What this task involves – Transcribe only the lines from the line with "pocket_straps()" through the line with "depsgraph = bpy.context.evaluated_depsgraph_get()", exactly, counting both of those lines as part of the stretch.

Data lines –
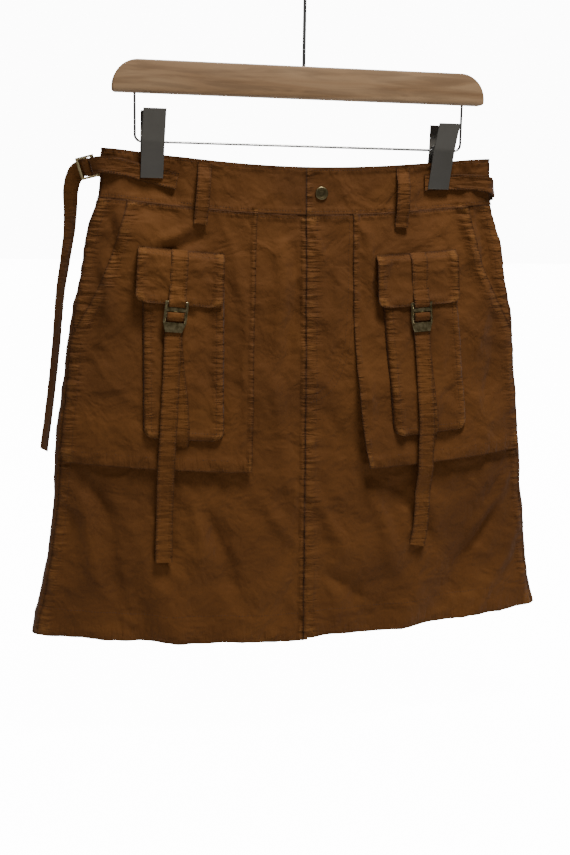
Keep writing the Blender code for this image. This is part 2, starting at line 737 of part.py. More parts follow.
LOOP_THROUGH = (
    (11.0, -4.8, 0),
    (6.0, -3.8, 0),
    (1.5, -3.4, 0),
    (-1.8, -2.6, 0),
    (-3.0, -1.2, 0),
    (-3.2, 0.2, 0),
    (-2.6, 1.5, 0),
    (-1.0, 2.0, 0),
    (1.0, 2.0, 0),
    (2.7, 1.4, 0),
    (3.6, 0.1, 0),
    (4.4, -1.2, 0),
    (6.2, -2.0, 0),
    (9.0, -2.1, -0.3),
)
UP = (0.0, 0.0, 1.0)
ROUTE_STEP = 0.014


def side_straps():
    """The left tail hangs just outside the side seam. The right one hangs close behind the back panel."""
    sewn = {
        "left": ((-0.1680, 0.0135), (-0.1830, 0.0150), (-0.2000, 0.0185)),
        "right": ((0.1600, 0.0120), (0.1720, 0.0150), (0.1840, 0.0185)),
    }
    level = {"left": WAIST_Z - 0.0190, "right": WAIST_Z - 0.0300}
    turn_back = {"left": ((11.5, -11.5, 0), (13.5, -8.0, 0)), "right": ()}
    tails = {
        "left": (
            ((-0.2270, 0.0115, WAIST_Z - 0.0290), (-0.45, 0.10, 0.85)),
            ((-0.2300, 0.0140, WAIST_Z - 0.0410), (-0.85, 0.45, 0.30)),
            ((-0.2305, 0.0150, WAIST_Z - 0.0560), (-0.80, 0.60, 0.10)),
            ((-0.2315, 0.0145, WAIST_Z - 0.0760), (-0.68, 0.73, 0.0)),
            ((-0.2350, 0.0145, WAIST_Z - 0.1000), (-0.58, 0.81, 0.0)),
            ((-0.2415, 0.0150, WAIST_Z - 0.1400), (-0.50, 0.87, 0.0)),
            ((-0.2465, 0.0150, WAIST_Z - 0.1900), (-0.46, 0.89, 0.0)),
            ((-0.2530, 0.0150, WAIST_Z - 0.2450), (-0.44, 0.90, 0.0)),
            ((-0.2610, 0.0150, WAIST_Z - 0.3010), (-0.44, 0.90, 0.0)),
        ),
        "right": (
            ((0.1930, 0.0245, WAIST_Z - 0.0480), (0.7, -0.2, 0.7)),
            ((0.1935, 0.0270, WAIST_Z - 0.0660), (1.0, -0.4, 0.2)),
            ((0.1960, 0.0270, WAIST_Z - 0.1000), (1.0, -0.4, 0.0)),
            ((0.2000, 0.0275, WAIST_Z - 0.1600), (1.0, -0.4, 0.0)),
            ((0.2050, 0.0285, WAIST_Z - 0.2300), (1.0, -0.4, 0.0)),
            ((0.2090, 0.0300, WAIST_Z - 0.2960), (1.0, -0.4, 0.0)),
        ),
    }
    turn_down = ((12.5, -2.0, -1.0),)
    for label in SIDES:
        along = buckle_frame(label)[2]
        rows = [((x, y, level[label]), UP) for x, y in sewn[label]]
        rows += [(point, UP) for point in in_buckle(label, turn_back[label])]
        rows += [(point, along) for point in in_buckle(label, LOOP_THROUGH + turn_down)]
        middles, turns = smooth_route(rows + list(tails[label]), ROUTE_STEP)
        ribbon(f"side_strap_{label}", middles, turns, TAB_WIDTH, STRAP_WALL)


# ---------------------------------------------------------------- hardware
def snap():
    """A low domed cap on the waistband's overlapping end."""
    drop = 0.0260
    along = along_at(0.0180, drop)
    side = (place(along + 0.004, drop) - place(along - 0.004, drop)).normalized()
    up = (place(along, drop - 0.004) - place(along, drop + 0.004)).normalized()
    out = side.cross(up).normalized()
    foot = place(along, drop) + out * 1.5 * SEAM_GAP
    profile = ((0.0062, 0.0), (0.0066, 0.0006), (0.0062, 0.0013), (0.0046, 0.0016), (0.0026, 0.0014))
    bm = bmesh.new()
    count = 20
    rings = []
    for radius, height in profile:
        turns = [2 * math.pi * k / count for k in range(count)]
        rings.append(
            [bm.verts.new(foot + out * height + radius * (math.cos(t) * side + math.sin(t) * up)) for t in turns]
        )
    for one, two in zip(rings, rings[1:]):
        for k in range(count):
            bm.faces.new((one[k], one[(k + 1) % count], two[(k + 1) % count], two[k]))
    bm.faces.new(rings[0])
    bm.faces.new(rings[-1])
    add_object("snap", bm, "snap")


def wire(name, points, diameter, colour, resolution):
    data = bpy.data.curves.new(name, "CURVE")
    data.dimensions = "3D"
    data.bevel_depth = diameter / 2
    data.bevel_resolution = resolution
    data.use_fill_caps = True
    spline = data.splines.new("POLY")
    spline.points.add(len(points) - 1)
    for slot, point in zip(spline.points, points):
        slot.co = (*point, 1.0)
    data.materials.append(material(colour))
    made = bpy.data.objects.new(name, data)
    bpy.context.collection.objects.link(made)
    return made


def hook():
    """A straight stem that bows out to one side and comes back over the top, so the load hangs under the rail."""
    radius = HOOK_INSIDE + HOOK_WIRE / 2
    centre = Vector((0, 0, -HOOK_INSIDE))
    start = math.radians(-45)
    join = centre + radius * Vector((math.cos(start), 0, math.sin(start)))
    heading = Vector((-math.sin(start), 0, math.cos(start)))
    stem_top = Vector((0, 0, HOOK_STEM_TOP_Z))
    reach = 0.009
    controls = (stem_top, stem_top + Vector((0, 0, reach)), join - heading * reach, join)
    points = [Vector((0, 0, BAR_TOP_Z + SEAM_GAP))]
    for k in range(9):
        t = k / 8
        weights = ((1 - t) ** 3, 3 * t * (1 - t) ** 2, 3 * t * t * (1 - t), t**3)
        points.append(sum((w * c for w, c in zip(weights, controls)), Vector((0, 0, 0))))
    for k in range(1, 25):
        angle = start + math.radians(245) * k / 24
        points.append(centre + radius * Vector((math.cos(angle), 0, math.sin(angle))))
    wire("hanger_hook", points, HOOK_WIRE, "wire", 3)


def frame_wire():
    """A steel frame under the bar. The clips hang on its level run."""
    points = []
    for side in (-1, 1):
        leg = [Vector((side * FRAME_LEG_X, 0, BAR_FOOT_Z - SEAM_GAP))]
        for k in range(7):
            angle = math.radians(90) * k / 6
            across = FRAME_LEG_X - FRAME_BEND * (1 - math.cos(angle))
            level = FRAME_RUN_Z + FRAME_BEND * (1 - math.sin(angle))
            leg.append(Vector((side * across, 0, level)))
        points += leg if side < 0 else leg[::-1]
    wire("hanger_wire", points, FRAME_WIRE, "wire", 2)


def bar():
    """One plank: round shoulders, a nearly square foot and softened edges."""
    half, top, foot = BAR_LENGTH / 2, BAR_TOP_Z, BAR_FOOT_Z
    outline = [(-half + 0.002, foot), (half - 0.002, foot), (half, foot + 0.002)]
    for side in (1, -1):
        arc = []
        for k in range(9):
            angle = math.radians(90) * k / 8
            across = half - BAR_SHOULDER * (1 - math.cos(angle))
            arc.append((side * across, top - BAR_SHOULDER * (1 - math.sin(angle))))
        outline += arc if side > 0 else arc[::-1]
    outline.append((-half, foot + 0.002))
    bm = bmesh.new()
    near = [bm.verts.new((x, -BAR_THICKNESS / 2, z)) for x, z in outline]
    far = [bm.verts.new((x, BAR_THICKNESS / 2, z)) for x, z in outline]
    bm.faces.new(near)
    bm.faces.new(far)
    for k in range(len(outline)):
        following = (k + 1) % len(outline)
        bm.faces.new((near[k], near[following], far[following], far[k]))
    made = add_object("hanger_bar", bm, "wood")
    soften = made.modifiers.new("soft edges", "BEVEL")
    soften.width = 0.0018
    soften.segments = 2
    soften.limit_method = "ANGLE"
    soften.angle_limit = math.radians(50)


def clip_arm(name, side, face):
    """A bent plate with two ears that hang on the wire."""
    run_z, lower = FRAME_RUN_Z, CLIP_LOWER[side]
    profile = (
        (CLIP_TIP_Y, CLIP_TIP_Z - lower),
        (CLIP_TIP_Y + 0.0006, CLIP_TIP_Z - lower + 0.012),
        (CLIP_KNEE_Y, run_z),
        (CLIP_TOP_Y, CLIP_TOP_Z - lower),
    )
    bm = bmesh.new()
    rings = []
    for depth, level in profile:
        lean = CLIP_LEAN[side] * (level - run_z)
        ring_points = []
        for across, out in ((-1, 0), (1, 0), (1, 1), (-1, 1)):
            x = side * CLIP_X[side] + lean + across * CLIP_WIDTH / 2
            ring_points.append(bm.verts.new((x, -face * (depth + out * CLIP_PLATE), level)))
        rings.append(ring_points)
    for one, two in zip(rings, rings[1:]):
        for k in range(4):
            bm.faces.new((one[k], one[(k + 1) % 4], two[(k + 1) % 4], two[k]))
    bm.faces.new(rings[0])
    bm.faces.new(rings[-1])
    arm = add_object(name, bm, "clip", smooth=False)
    for edge in (-1, 1):
        add_ear(arm, name, side, face, edge)
    return arm


def add_ear(arm, name, side, face, edge):
    """One ear, with the wire's hole through it, joined to the arm."""
    inset = 0.0006 if face == FRONT else 0.0025
    x = side * CLIP_X[side] + edge * (CLIP_WIDTH / 2 - inset)
    bm = bmesh.new()
    count = 20
    turn = [2 * math.pi * k / count for k in range(count)]
    loops = []
    for across in (0.0, -edge * 0.0012):
        outer = []
        inner = []
        for angle in turn:
            y, z = math.cos(angle), math.sin(angle)
            reach = CLIP_EAR
            outer_y = -face * (CLIP_KNEE_Y + 0.0005) if y * -face > 0.55 else y * reach
            outer.append(bm.verts.new((x + across, outer_y, FRAME_RUN_Z + z * reach)))
            hole = FRAME_WIRE / 2 + SEAM_GAP
            inner.append(bm.verts.new((x + across, y * hole, FRAME_RUN_Z + z * hole)))
        loops.append((outer, inner))
    (outer_a, inner_a), (outer_b, inner_b) = loops
    for k in range(count):
        n = (k + 1) % count
        bm.faces.new((outer_a[k], outer_a[n], inner_a[n], inner_a[k]))
        bm.faces.new((outer_b[k], outer_b[n], inner_b[n], inner_b[k]))
        bm.faces.new((outer_a[k], outer_a[n], outer_b[n], outer_b[k]))
        bm.faces.new((inner_a[k], inner_a[n], inner_b[n], inner_b[k]))
    ear = add_object(f"{name}_ear_{edge}", bm, "clip", smooth=False)
    ear.hide_render = True
    ear.display_type = "WIRE"
    join = arm.modifiers.new(f"ear {edge}", "BOOLEAN")
    join.operation = "UNION"
    join.solver = "EXACT"
    join.object = ear


def clip_spring(name, side):
    """The spring's coil round the wire, between the ears."""
    half = CLIP_WIDTH / 2 - 0.0050
    profile = ((FRAME_WIRE / 2 + SEAM_GAP, -half), (0.0034, -half), (0.0034, half), (FRAME_WIRE / 2 + SEAM_GAP, half))
    bm = bmesh.new()
    count = 16
    rings = []
    for k in range(count):
        angle = 2 * math.pi * k / count
        rings.append(
            [
                bm.verts.new(
                    (side * CLIP_X[side] + across, radius * math.cos(angle), FRAME_RUN_Z + radius * math.sin(angle))
                )
                for radius, across in profile
            ]
        )
    for k in range(count):
        one, two = rings[k], rings[(k + 1) % count]
        for j in range(4):
            bm.faces.new((one[j], one[(j + 1) % 4], two[(j + 1) % 4], two[j]))
    add_object(name, bm, "wire")


def clips():
    for label, side in SIDES.items():
        clip_arm(f"clip_{label}_front", side, FRONT)
        clip_arm(f"clip_{label}_back", side, BACK)
        clip_spring(f"clip_{label}_spring", side)


def main():
    clear_scene()
    front_panels()
    back_panel()
    waistband()
    patch_panels()
    cargo_pockets()
    flaps()
    flap_straps()
    pocket_straps()
    pocket_buckles()
    belt_loops()
    side_adjusters()
    side_straps()
    snap()
    hook()
    frame_wire()
    bar()
    clips()


main()
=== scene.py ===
# %% [markdown]
# # A cargo utility skirt on a clip hanger
# This lesson dresses a finished construction model. The solids of the skirt and its hanger are loaded first
# and stay where they are. Every visible piece is then made again with more detail, in the same place: cloth
# as thin walls with creases, puckers and stitches, straps as padded ribbons, and the metal and wood with
# softened edges.

# %% Load the construction model
import functools
import math

import bpy
import numpy as np
from mathutils import Matrix, Vector


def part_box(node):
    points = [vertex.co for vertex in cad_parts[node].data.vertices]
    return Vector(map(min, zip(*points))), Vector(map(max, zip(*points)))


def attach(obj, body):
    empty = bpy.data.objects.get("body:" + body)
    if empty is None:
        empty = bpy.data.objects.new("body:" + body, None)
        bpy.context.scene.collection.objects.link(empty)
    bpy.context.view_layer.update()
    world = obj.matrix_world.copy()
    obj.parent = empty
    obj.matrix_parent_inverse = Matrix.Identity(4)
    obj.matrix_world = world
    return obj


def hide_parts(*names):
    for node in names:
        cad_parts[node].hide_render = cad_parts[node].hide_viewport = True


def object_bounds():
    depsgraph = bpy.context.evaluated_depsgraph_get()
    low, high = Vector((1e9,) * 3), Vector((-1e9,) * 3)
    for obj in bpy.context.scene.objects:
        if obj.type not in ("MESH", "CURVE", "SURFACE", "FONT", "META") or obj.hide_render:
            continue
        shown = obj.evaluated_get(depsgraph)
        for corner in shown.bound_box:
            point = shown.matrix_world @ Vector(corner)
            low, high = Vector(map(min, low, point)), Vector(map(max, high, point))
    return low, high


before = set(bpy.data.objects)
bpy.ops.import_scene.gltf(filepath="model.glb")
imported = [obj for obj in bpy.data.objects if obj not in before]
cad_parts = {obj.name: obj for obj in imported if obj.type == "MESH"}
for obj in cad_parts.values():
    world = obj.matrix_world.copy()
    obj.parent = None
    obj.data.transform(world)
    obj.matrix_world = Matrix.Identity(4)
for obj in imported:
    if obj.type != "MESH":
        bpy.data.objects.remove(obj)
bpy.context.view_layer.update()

# %% [markdown]
# ## The camera
# The skirt hangs at eye level and is seen from a little to its left and from slightly above. A 48 mm lens
# gives the mild perspective that makes the bar look level while the hem curves gently.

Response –
    pocket_straps()
    pocket_buckles()
    belt_loops()
    side_adjusters()
    side_straps()
    snap()
    hook()
    frame_wire()
    bar()
    clips()


main()
=== scene.py ===
# %% [markdown]
# # A cargo utility skirt on a clip hanger
# This lesson dresses a finished construction model. The solids of the skirt and its hanger are loaded first
# and stay where they are. Every visible piece is then made again with more detail, in the same place: cloth
# as thin walls with creases, puckers and stitches, straps as padded ribbons, and the metal and wood with
# softened edges.

# %% Load the construction model
import functools
import math

import bpy
import numpy as np
from mathutils import Matrix, Vector


def part_box(node):
    points = [vertex.co for vertex in cad_parts[node].data.vertices]
    return Vector(map(min, zip(*points))), Vector(map(max, zip(*points)))


def attach(obj, body):
    empty = bpy.data.objects.get("body:" + body)
    if empty is None:
        empty = bpy.data.objects.new("body:" + body, None)
        bpy.context.scene.collection.objects.link(empty)
    bpy.context.view_layer.update()
    world = obj.matrix_world.copy()
    obj.parent = empty
    obj.matrix_parent_inverse = Matrix.Identity(4)
    obj.matrix_world = world
    return obj


def hide_parts(*names):
    for node in names:
        cad_parts[node].hide_render = cad_parts[node].hide_viewport = True


def object_bounds():
    depsgraph = bpy.context.evaluated_depsgraph_get()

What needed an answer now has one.